In My Mother's Kitchen: Assorted Notes on Growing Up in North Dakota

Dec 27, 2020 12:38

One side effect of growing up in North Dakota is that we rarely saw our family. The United States is a big place, and our closest family members was in western New York or Kentucky, each of which was a minimum of 18 hours of consecutive driving away. While as an adult I was capable of driving that straight through if I had to, certainly anyone with kids would have to stop a lot, making the trip substantially longer. Drives of that length meant any trip had to be for several weeks, at minimum.

Flying presented its own challenges. There are so few airlines going into our part of North Dakota that flights between Grand Forks and Cleveland routinely ran more than $500 for a single person when I was an adult, and sometimes a lot more. My family clearly wasn't going to spend that kind of money to schlep four people routinely. For that reason, I can probably count on one hand the number of planes I was on in elementary school - there was my grandmother's funeral, and a wedding in Texas, a bar mitzvah in California (that was when we were in Montana), a bat mitzvah in Boston, and while I'm sure there were a few others they were far outweighed by the long road trips to visit family.

Similarly, those challenges kept people from visiting us. If you exclude my bar mitzvah and my sister's bat mitzvah, the only family members who visited us in North Dakota were:
- my paternal grandparents
- my paternal uncle
- my father's maternal aunt & uncle
- my maternal grandmother
- one maternal aunt
- one maternal aunt and her family

I'm pretty sure that's the full list. There were more family members at my bar mitzvah or my sister's bat mitzvah than visited us the entire rest of my childhood combined. The upshot is that I don't have a lots of childhood memories of visiting or being visited by family for the holidays. If we happened to be at someone's house during a holiday, it's because it was convenient timing for a longer trip. The only Thanksgiving that I remember having family visit for was the one that overlapped my bar mitzvah.
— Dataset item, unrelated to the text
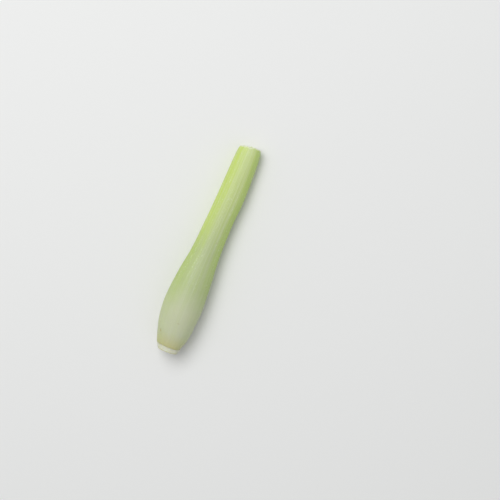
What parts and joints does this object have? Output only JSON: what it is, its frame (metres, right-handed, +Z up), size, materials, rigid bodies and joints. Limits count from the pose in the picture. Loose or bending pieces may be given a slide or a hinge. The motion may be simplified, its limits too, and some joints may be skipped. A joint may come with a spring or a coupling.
{
  "type": "lemongrass stalk",
  "caption": "Cut and trimmed lemongrass stalk lying on its side: leaf sheaths rolled round a heart above a trimmed root plate, with a bulbous foot and a slanting cut top.",
  "frame": {"origin": "on the floor, under the middle of the stalk's bounding box", "axes": "+X along the stalk from the root plate to the cut top, +Z up from the floor that it lies on, +Y to the side that it bows to"},
  "size_m": [0.121, 0.0218, 0.0202],
  "materials": {
    "outer_leaf": "fresh leaf sheath, smooth and faintly waxy, pale grey-green on the bulb and yellow-green above, with fine lengthwise veins",
    "inner_leaf": "fresh cut leaf sheath, pale yellow-green, fibrous at the cut",
    "heart": "fresh cut leaf rolls, cream with a faint pink and a small brown hollow",
    "root_plate": "knife-cut stem tissue, dull pinkish white, fibrous, yellowish at its lower edge"
  },
  "bodies": {
    "root": {"outer_sheath": "outer_leaf", "second_sheath": "inner_leaf", "third_sheath": "inner_leaf", "heart": "heart", "root_plate": "root_plate"}
  },
  "joints": []
}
Instead of family, we usually did holidays with people from our synagogue. Some, of course, were mass events at the synagogue. We'd have a latke party for Hanukkah, a costume party for Purim and a big community seder every other year. The synagogue we attended for Sunday school would have a regular lox and bagel brunch. There would often be some kind event the once a month we had a student rabbi, even if just a reception after services. Otherwise, seders and Thanksgivings were swapped around at various houses. I can think of Thanksgivings at at least three different houses besides our own, and seders at several more. This is probably why my parents to this day are still good friends with many people from our synagogue, and in casual contact with many more. It probably also explains why to this day I'm in touch with more of my peer coreligionists from North Dakota than I am of my high school classmates. It is probably also why I've always been comfortable with the idea of family being people you choose at least as much and often more than "official" relatives.
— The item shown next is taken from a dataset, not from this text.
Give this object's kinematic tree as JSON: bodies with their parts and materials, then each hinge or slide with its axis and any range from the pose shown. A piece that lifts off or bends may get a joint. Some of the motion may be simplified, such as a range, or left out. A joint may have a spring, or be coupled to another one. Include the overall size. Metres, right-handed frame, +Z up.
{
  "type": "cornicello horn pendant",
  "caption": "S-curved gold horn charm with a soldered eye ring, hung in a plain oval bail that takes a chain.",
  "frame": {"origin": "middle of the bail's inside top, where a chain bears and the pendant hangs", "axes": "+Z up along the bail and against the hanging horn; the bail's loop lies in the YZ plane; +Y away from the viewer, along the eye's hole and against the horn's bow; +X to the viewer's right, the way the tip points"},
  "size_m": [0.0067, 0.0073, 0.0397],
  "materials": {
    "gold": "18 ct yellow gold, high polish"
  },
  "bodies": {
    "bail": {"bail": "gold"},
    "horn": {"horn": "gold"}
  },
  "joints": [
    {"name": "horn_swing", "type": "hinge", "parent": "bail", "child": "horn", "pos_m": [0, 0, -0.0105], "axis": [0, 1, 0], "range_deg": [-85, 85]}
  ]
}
The only holiday that was uniquely "ours" was New Year's Eve. As I've discussed before, for a stretch of my life running perhaps four or five years through late elementary school and perhaps into junior high, my family would have a seafood dinner for New Year's Eve. This dinner always included boiling a lobster, which is the only time I've ever had that. We usually had shrimp cocktail. I sort of remember having cheese and crackers too, but my grip on the details is tenuous at best. I don't particularly recall why we stopped doing it. We may have just lost interest - it turns out boiled lobster is a lot of work and doesn't taste that great once you've had it a few times.
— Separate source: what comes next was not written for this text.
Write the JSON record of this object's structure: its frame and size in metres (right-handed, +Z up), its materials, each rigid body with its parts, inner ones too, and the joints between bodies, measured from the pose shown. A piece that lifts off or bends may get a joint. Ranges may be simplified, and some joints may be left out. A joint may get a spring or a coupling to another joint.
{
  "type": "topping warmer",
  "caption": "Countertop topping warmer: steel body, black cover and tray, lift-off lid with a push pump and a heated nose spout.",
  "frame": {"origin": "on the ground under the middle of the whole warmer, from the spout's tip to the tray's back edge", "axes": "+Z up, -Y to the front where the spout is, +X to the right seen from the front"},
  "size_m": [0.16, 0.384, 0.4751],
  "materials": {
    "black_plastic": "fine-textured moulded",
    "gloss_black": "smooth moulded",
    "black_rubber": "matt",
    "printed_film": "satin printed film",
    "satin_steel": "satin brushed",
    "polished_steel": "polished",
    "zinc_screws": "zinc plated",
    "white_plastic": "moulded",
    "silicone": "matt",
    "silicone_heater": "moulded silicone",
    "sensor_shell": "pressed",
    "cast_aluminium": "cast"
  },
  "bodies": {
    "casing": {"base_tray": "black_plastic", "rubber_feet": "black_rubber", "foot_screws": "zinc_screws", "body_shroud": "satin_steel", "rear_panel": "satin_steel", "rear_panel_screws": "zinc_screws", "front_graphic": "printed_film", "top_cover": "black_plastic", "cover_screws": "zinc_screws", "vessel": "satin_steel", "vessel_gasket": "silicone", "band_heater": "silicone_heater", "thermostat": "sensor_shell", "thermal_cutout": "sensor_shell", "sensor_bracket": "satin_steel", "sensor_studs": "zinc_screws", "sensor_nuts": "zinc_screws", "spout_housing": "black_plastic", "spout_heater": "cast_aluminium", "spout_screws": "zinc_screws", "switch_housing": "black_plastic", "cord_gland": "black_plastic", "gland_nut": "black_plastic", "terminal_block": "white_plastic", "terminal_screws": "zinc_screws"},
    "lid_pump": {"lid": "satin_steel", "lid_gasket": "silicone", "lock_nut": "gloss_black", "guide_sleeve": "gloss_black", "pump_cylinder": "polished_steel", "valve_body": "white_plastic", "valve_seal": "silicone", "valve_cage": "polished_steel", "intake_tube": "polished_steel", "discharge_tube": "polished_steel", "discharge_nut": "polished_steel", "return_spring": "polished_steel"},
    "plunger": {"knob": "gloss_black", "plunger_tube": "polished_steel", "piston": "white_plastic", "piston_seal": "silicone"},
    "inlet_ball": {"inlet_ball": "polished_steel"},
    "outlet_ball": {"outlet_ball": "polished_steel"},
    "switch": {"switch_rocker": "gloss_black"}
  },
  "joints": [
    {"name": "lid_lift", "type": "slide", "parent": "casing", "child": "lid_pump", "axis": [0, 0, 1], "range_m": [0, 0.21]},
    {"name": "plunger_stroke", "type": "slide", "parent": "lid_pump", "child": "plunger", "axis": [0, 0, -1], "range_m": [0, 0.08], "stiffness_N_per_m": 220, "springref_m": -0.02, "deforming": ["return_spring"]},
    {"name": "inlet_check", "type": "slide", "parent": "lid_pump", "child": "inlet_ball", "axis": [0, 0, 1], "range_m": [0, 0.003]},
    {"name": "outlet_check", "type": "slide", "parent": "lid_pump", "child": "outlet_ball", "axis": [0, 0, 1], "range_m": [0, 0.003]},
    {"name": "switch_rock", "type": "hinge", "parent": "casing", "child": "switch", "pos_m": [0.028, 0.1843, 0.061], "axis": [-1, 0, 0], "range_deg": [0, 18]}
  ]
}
As adults, both my sister and I have picked up "lucky" foods for New Year's Day. My sister does black-eyed peas on account of living in Georgia, and M likes to have pickled herring on crackers. Neither of those nor any other lucky food were part of our childhood New Year's Eve. Frankly, the only North Dakota-centric foods worth mentioning in any context are the Norwegian traditional foods lefse and lutefisk. Lefse is sort of like a potato tortilla soaked in butter and cinnamon, and is best when made by a Norwegian grandmother. If you don't have a Norwegian grandmother, acceptable variants can be bought in most North Dakota grocery stores. Lutefisk is a lucky food in the sense that you're lucky if you don't have to eat it and unlucky if you do. It is a Norwegian cultural food in the sense of "remember this thing our ancestors moved to North Dakota to avoid?" and is best avoided by anyone who has functional taste buds.

EDIT: 6/5/22 - added some relatives to the "known visited" list.